Revenues hit an all-time high that next year (2007) and employees each received $1,300 incentive checks. Their business future looks brighter now that every employee has a vested interested in the financial performance of the company.

Note: At the time of this post’s publication a link was not available to the Fortune Small Business article, “Reviving Incentive.” When it becomes available, The People Group will provide the link.

Kevin Kennemer is founder of The People Group based in Tulsa, Oklahoma. Kevin is driven by his passion for company owners and their need to earn a profit, employees' desire for a positive and fulfilling work experience, and the community that benefits when both groups do well.

1 Comment

  1. Nancy Baker 15 years ago

    Whole heartedly agree with the article.

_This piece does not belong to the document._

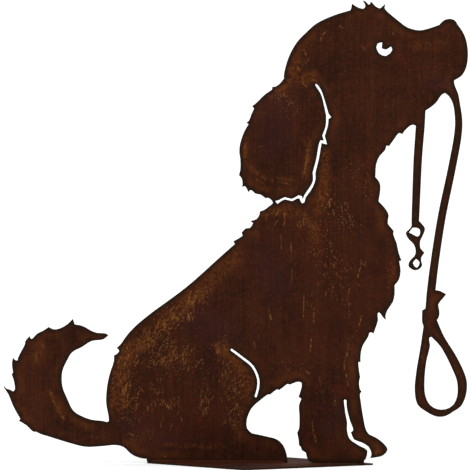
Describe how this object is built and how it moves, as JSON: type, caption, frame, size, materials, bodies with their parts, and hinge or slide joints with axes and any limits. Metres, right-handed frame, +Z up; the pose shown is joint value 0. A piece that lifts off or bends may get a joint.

Down deep, everyone wants and “needs” to feel apart of something that is bigger than themselves. Just as it is known that a homeowner, as a rule, takes more pride in the maintenance and upkeep of their property vs someone paying rent, an employee who has an emotional and financial stake in the growth of their company is more apt to look for ways to improve productivity, promote cost effectiveness and instill positive moral. Only an employee who lacks motivation, is content to do just enough to get by or takes no pride in their work and workplace, would not benefit by being a part of a profit sharing plan – and for any of the aforementioned personality traits, what good are they to you as an employee anyway?